The Obama administration also put pressure—though arguably at a lesser degree—on sanctuary cities to cooperate with deportation requests, a move that garnered support from conservatives. Last year, the administration announced a policy that would require authorities to turn over undocumented immigrants who have finished their sentences in federal prison and are eligible for deportation.
Still, the federal government is largely dependent on local authorities to identify individuals who may be in the country illegally and turn them over to federal immigration agents.
Trump appears to have noted that limitation in his executive order. “[There was] a lot of bluster and talk about penalizing sanctuary cities, but for all the extreme positions, the order recognized that the president’s power is arguably quite limited,” Su said. This might also be true for the creation of the Office for Victims of Crimes Committed by Removable Aliens, which would issue reports “studying the effects of the victimization by criminal aliens” in the country. Presumably, that office would also rely on data from local authorities. Congress might, too, present a hurdle, as they would need to approve funding to implement these proposals.

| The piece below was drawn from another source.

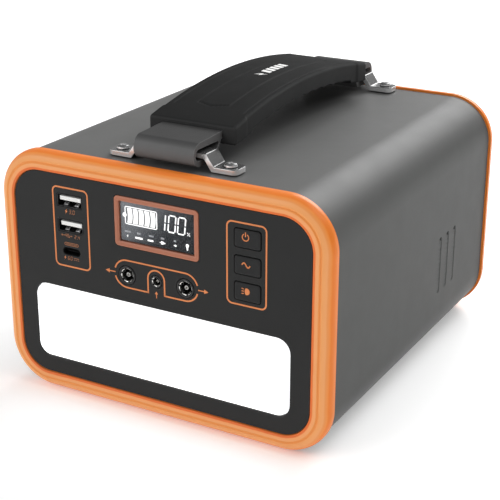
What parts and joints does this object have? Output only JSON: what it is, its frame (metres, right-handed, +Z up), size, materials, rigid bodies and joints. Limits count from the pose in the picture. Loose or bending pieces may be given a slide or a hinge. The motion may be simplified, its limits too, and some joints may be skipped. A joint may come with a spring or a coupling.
{
  "type": "portable power station",
  "caption": "Boxy portable power station with orange end frames, front lamp panel, display, sockets, push buttons and an arched carrying handle on a strap.",
  "frame": {"origin": "centre of the footprint at the underside of the feet", "axes": "+Y towards the rear, +Z up, +X to the right seen from the front"},
  "size_m": [0.166, 0.191, 0.1379],
  "materials": {
    "grey_shell": "grey satin coat",
    "orange_plastic": "satin orange",
    "charcoal_plastic": "fine matte",
    "diffuser": "frosted white",
    "white_plastic": "smooth white",
    "terracotta": "satin burnt orange",
    "clear_window": "clear",
    "socket_steel": "plated",
    "black_plastic": "fine matte",
    "nickel": "nickel plated",
    "circuit_board": "solder mask",
    "soft_rubber": "matte",
    "strap_rubber": "satin",
    "bright_steel": "bright plated",
    "cell_wrap": "sleeved cells",
    "holder_plastic": "moulded",
    "ferrite": "sintered",
    "aluminium": "extruded",
    "red_lead": "sleeved wire",
    "black_lead": "sleeved wire"
  },
  "bodies": {
    "body": {"shell": "grey_shell", "front_bezel": "orange_plastic", "rear_bezel": "orange_plastic", "foot_front_left": "soft_rubber", "foot_front_right": "soft_rubber", "foot_rear_left": "soft_rubber", "foot_rear_right": "soft_rubber", "front_panel": "charcoal_plastic", "lamp_diffuser": "diffuser", "lamp_reflector": "white_plastic", "led_board": "circuit_board", "display_bezel": "terracotta", "display_window": "clear_window", "lcd_module": "charcoal_plastic", "usb_a_upper_shell": "socket_steel", "usb_a_upper_tongue": "white_plastic", "usb_a_lower_shell": "socket_steel", "usb_a_lower_tongue": "white_plastic", "usb_c_shell": "socket_steel", "usb_c_tongue": "black_plastic", "dc_out_left_jack": "black_plastic", "dc_out_left_pin": "nickel", "dc_in_jack": "black_plastic", "dc_in_pin": "nickel", "dc_out_right_jack": "black_plastic", "dc_out_right_pin": "nickel", "io_board": "circuit_board", "button_board": "circuit_board", "handle_bracket_front": "bright_steel", "handle_bracket_rear": "bright_steel", "bracket_screw_front_left": "bright_steel", "bracket_screw_front_right": "bright_steel", "bracket_screw_rear_left": "bright_steel", "bracket_screw_rear_right": "bright_steel", "backing_plate_front": "nickel", "backing_plate_rear": "nickel", "rear_panel": "charcoal_plastic", "rear_screw_low_left": "bright_steel", "rear_screw_low_right": "bright_steel", "rear_screw_high_left": "bright_steel", "rear_screw_high_right": "bright_steel", "ac_outlet_left": "black_plastic", "ac_outlet_right": "black_plastic", "fan_frame": "black_plastic", "cell_pack": "cell_wrap", "cell_holder_low": "holder_plastic", "cell_holder_high": "holder_plastic", "chassis_tray": "holder_plastic", "bms_board": "circuit_board", "inverter_board": "circuit_board", "transformer": "ferrite", "heat_sink": "aluminium", "lead_red": "red_lead", "lead_black": "black_lead"},
    "power_cap": {"power_button": "charcoal_plastic"},
    "ac_cap": {"ac_button": "charcoal_plastic"},
    "lamp_cap": {"lamp_button": "charcoal_plastic"},
    "fan_spinner": {"fan_rotor": "black_plastic"},
    "handle": {"handle_grip": "soft_rubber", "handle_strap": "strap_rubber"}
  },
  "joints": [
    {"name": "power_press", "type": "slide", "parent": "body", "child": "power_cap", "axis": [0, 1, 0], "range_m": [0, 0.0008], "stiffness_N_per_m": 600, "springref_m": -0.002},
    {"name": "ac_press", "type": "slide", "parent": "body", "child": "ac_cap", "axis": [0, 1, 0], "range_m": [0, 0.0008], "stiffness_N_per_m": 600, "springref_m": -0.002},
    {"name": "lamp_press", "type": "slide", "parent": "body", "child": "lamp_cap", "axis": [0, 1, 0], "range_m": [0, 0.0008], "stiffness_N_per_m": 600, "springref_m": -0.002},
    {"name": "fan_spin", "type": "hinge", "parent": "body", "child": "fan_spinner", "pos_m": [0, 0.085, 0.078], "axis": [0, 1, 0], "continuous": true},
    {"name": "handle_lift", "type": "slide", "parent": "body", "child": "handle", "axis": [0, 0, 1], "range_m": [-0.0011, 0]}
  ]
}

Still, anti-immigrant groups appear to be pleased with the administration’s orders. “The president’s decision to strip federal funds from dangerous sanctuary cities is also a welcomed move,” Dan Stein, president of the Federation for American Immigration Reform, said in a statement released in response to the executive orders. “While this action will not bring back the thousands of innocent lives lost or destroyed by reckless sanctuary policies, it will go a long way to making sure this senseless and preventable carnage doesn’t continue.”
While Obama’s and Trump’s immigration-enforcement policies are not identical, neither one is free from challenges, whether that be funding issues or pushback from communities and advocacy groups. “In the end,” Appleby said. “We’ll have to look at the numbers and see where both presidents were after their first term.”